A Narrabeen resident since birth who is attuned to the watery dreamings of that beautiful lagoon, with multiple exhibitions both here in Australia and overseas, and part of this year’s Manly Arts Festival, the brightness, colours and music inherent in Spring could have no better herald than Artist of the Month for October, Cade Turner.
Please describe yourself...
Very dynamic, driven, always looking at things from a different angle, looking for something that hasn’t been done before. I’m a self-taught person – I taught myself music, photography, so very internal processing and visionary.
How would you describe your art?
It’s Romantic in origin – I’m a Romanticist at the core. The works that I’m exploring at the moment operate between Impressionism and Romanticism.

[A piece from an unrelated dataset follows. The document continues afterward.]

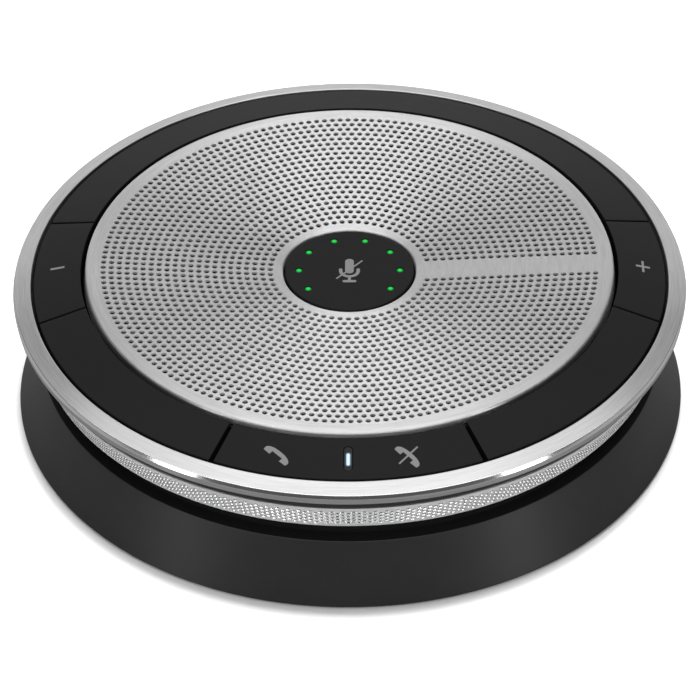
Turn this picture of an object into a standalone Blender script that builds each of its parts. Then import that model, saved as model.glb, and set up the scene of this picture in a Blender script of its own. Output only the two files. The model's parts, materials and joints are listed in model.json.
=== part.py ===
"""Conference speakerphone: a flat round desk unit with a steel grille, a key ring and a flared base.

Every number below is in millimetres or degrees; the helpers scale to metres. The origin is the centre
of the unit on the table, +Z is up, +X is towards the volume-up key and -Y is towards the user.
"""

import math

import bmesh
import bpy
from mathutils import Matrix, Vector

MM = 0.001

# ---- driving dimensions -------------------------------------------------------------------------
FIT_GAP = 0.3           # running clearance between neighbouring pieces
OUTER_SEGMENTS = 56     # sides of the large outer rings
INNER_SEGMENTS = 40     # sides of the large inner rings
SPEAKER_SEGMENTS = 28
SMALL_SEGMENTS = 24
POST_SEGMENTS = 8
SCREW_SEGMENTS = 8
GLAND_SEGMENTS = 16

BASE_R = 55.3           # foot of the flared base
SHOULDER_R = 51.2       # top of the flare
SHOULDER_Z = 10.6
NECK_R = 49.3           # set back under the band
NECK_Z = 11.0
NECK_WALL = 1.4
BASE_EDGE_Z = 0.4       # the base stands this far off the table on its rubber foot
DECK_Z = 13.7           # top of the base
DECK_THICK = 1.6
DECK_HOLE_R = 40.5
BASE_WALL = 1.7

COVER_R = 53.1
COVER_Z = 0.9
COVER_TOP_Z = 2.4
FOOT_INNER_R = 47.5
FOOT_OUTER_R = 51.9
FOOT_THICK = 1.2

BAND_TOP_R = 53.5
BAND_BOTTOM_R = 51.3
BAND_TOP_Z = 19.4
BAND_BOTTOM_Z = 13.95
SHEET = 0.6             # thickness of the steel grille and side band

RIM_INNER_R = 52.0
RIM_OUTER_R = 54.95
RIM_SHOULDER_R = 54.6
RIM_SHOULDER_Z = 22.95
RIM_SIDE_Z = 22.5
RIM_TOP_Z = 23.8
RIM_BOTTOM_Z = 21.2

RING_INNER_R = 43.8
RING_OUTER_R = 51.55
RING_INNER_Z = 25.4
RING_OUTER_Z = 23.65
RING_BOTTOM_Z = 20.4
RECESS_Z = 21.6         # floor of the recesses that hold the keys
KEY_BOTTOM_Z = 22.3
KEY_R = 47.7            # middle of the key ring
KEY_TRAVEL = 0.5
SEAM = 0.4              # gap between a volume key and the ring
CALL_SEAM = 0.7

VOLUME_UP = (-15.0, 15.0)
VOLUME_DOWN = (165.0, 195.0)
CALL = (245.9, 294.1)
FRONT = 270.0

POST_R = 1.1
POST_HOLE_R = 1.5
HOOK_R = 1.8
HOOK_THICK = 0.6
HOOK_ANGLE = 9.0        # hooks either side of a volume key's middle
CALL_HOOK_ANGLE = 23.0
CALL_PLUNGER_ANGLE = 14.5

SLOT_WIDTH = 1.45
SLOT_LENGTH = 4.7
PIPE_BOTTOM_Z = 19.5
FULCRUM_R = 0.7         # ridge on which the call key rocks, either side of the light
FULCRUM_GAP = 0.08
FULCRUM_SPANS = ((44.2, 44.9), (50.5, 51.3))

GRILLE_R = 43.1
GRILLE_HOLE_R = 10.85
GRILLE_MIDDLE_R = 27.0
GRILLE_EDGE = 0.35      # chamfer of the grille's outer edge
GRILLE_SKIRT_Z = 24.3
GRILLE_COLLAR = 0.45    # thickness of the collar round the mute button
GRILLE_COLLAR_Z = 22.9
CLOTH_INNER_R = 12.3
CLOTH_OUTER_R = 40.6
CLOTH_THICK = 0.3

MUTE_R = 10.55
MUTE_EDGE = 0.3
MUTE_INNER_R = 9.7
MUTE_STEM_R = 1.3
MUTE_STEM_Z = 22.55
MUTE_TOP_Z = 23.97
MUTE_PLATE = 0.97
MUTE_FLANGE_R = 11.9
MUTE_FLANGE_THICK = 0.5
LED_R = 8.25
LED_ANGLES = [-36 + 36 * step for step in range(8)]
LED_PIP_R = 0.5
LED_HOLE_R = 0.65
GUIDE_INNER_R = 7.3
GUIDE_OUTER_R = 9.2
GUIDE_LOW_Z = 22.2
GUIDE_TOP_Z = 22.7

HOUSING_R = 53.3
HOUSING_SHELF_Z = 20.9
TROUGH_Z = 14.0
TROUGH_TOP_Z = 15.0
INNER_WALL_R = 41.0
INNER_WALL_OUTER_R = 43.4
INNER_WALL_TOP_Z = 24.0
BRIDGE_Z = 18.9
BRIDGE_TOP_Z = 20.1
SPEAKER_LEDGE_R = 33.0
HUB_R = 12.8
RIB_WIDTH = 3.0
RIB_ANGLES = (30, 150, 270)

KEY_BOARD_Z = 17.1
KEY_BOARD_THICK = 1.0
KEY_BOARD_INNER_R = 44.4
KEY_BOARD_OUTER_R = 49.5
SWITCH_HALF = 1.7
SWITCH_CAN = 0.6
SWITCH_BUTTON_R = 1.0
SWITCH_HEIGHT = 0.9
PILLAR_R = 45.7         # radius on which the housing's screw pillars stand
PILLAR_ANGLES = (30, 150, 210, 330)
MICROPHONE_R = 46.6

SPEAKER_R = 38.5
SPEAKER_SCREW_R = 36.2
SPEAKER_SCREW_ANGLES = (0, 90, 180, 270)
SPEAKER_FLANGE_Z = 16.8

BOTTOM_SCREW_R = 43.6
BOTTOM_SCREW_ANGLES = (45, 135, 225, 315)
BOARD_SCREW_R = 33.0
BOARD_SCREW_ANGLES = (60, 180, 300)
BOARD_Z = 3.0
BOARD_THICK = 1.2
BOARD_R = 38.0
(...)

I’ve been exploring Impressionism and movement in photography since 2009. Over the last twelve months I’ve been looking at what inspired Impressionism; where did this come from – who inspired Monet for example – and that brought me back to JMW Turner. Looking at Turner I began to understand about colour and the subtlety of variances in tones and this completely shifted my perspective – his (Turner’s) understanding of colour and light has sharpened my perception of colour and light.
My original photography was more abstract colour works, along the same lines as American artist, Edward Hopper (1882-1967) – who has quite sharp imagery– also Australian artist Jeffrey Smart (1921–2013). Now it has come right back to a much softer palette, inspired by Turner.
Turner explored the subtleties and variances in light and colour. I was fascinated by that. I couldn’t have looked at Turner five years ago because I wasn’t ready. But I’ve always looked at Monet and have similar influences from Oriental art, particularly Japanese works. I’m also researching Chinese Ink Painting at the moment.
Right: Cade Turner, Self Portrait, March 2011.
My latest series is about pulling me back into Romanticism and using the camera more and more as a paintbrush. I wouldn’t consider myself a photographer – I’m more an artist, painting with light.
I’ve also been writing music since I was ten years old. All my music is romantic in origin. Now my art has come back to a point where it’s actually beginning to fuse to my music. I’m writing music again now too.
What do you sense of your own personal development through your art?
Number one would be I never left my childhood – I connect with my inner child all the time whether it is for something I’m doing visually, artistically or even in business. I have also been in corporate marketing for the past 10 years.
I have stayed in touch with my inner truth – I think that’s very important. You can’t be a true artist unless you find your own inner truth. It’s not easy to find – I’ve dedicated the last five years to finding that and doing a lot of internal research. It is a lot of internal research; going back, going into your childhood – I’ve kept so much from my childhood and was only looking at this yesterday as I’m doing more exercises at the moment – and being here, in this space at Narrabeen, I’m in my childhood – to current day.
So the first is that I’ve never left my childhood. The second in terms of milestones in development or points of realisation that have led to my development, would be my connection to the inner truth, and that connection with my romantic core.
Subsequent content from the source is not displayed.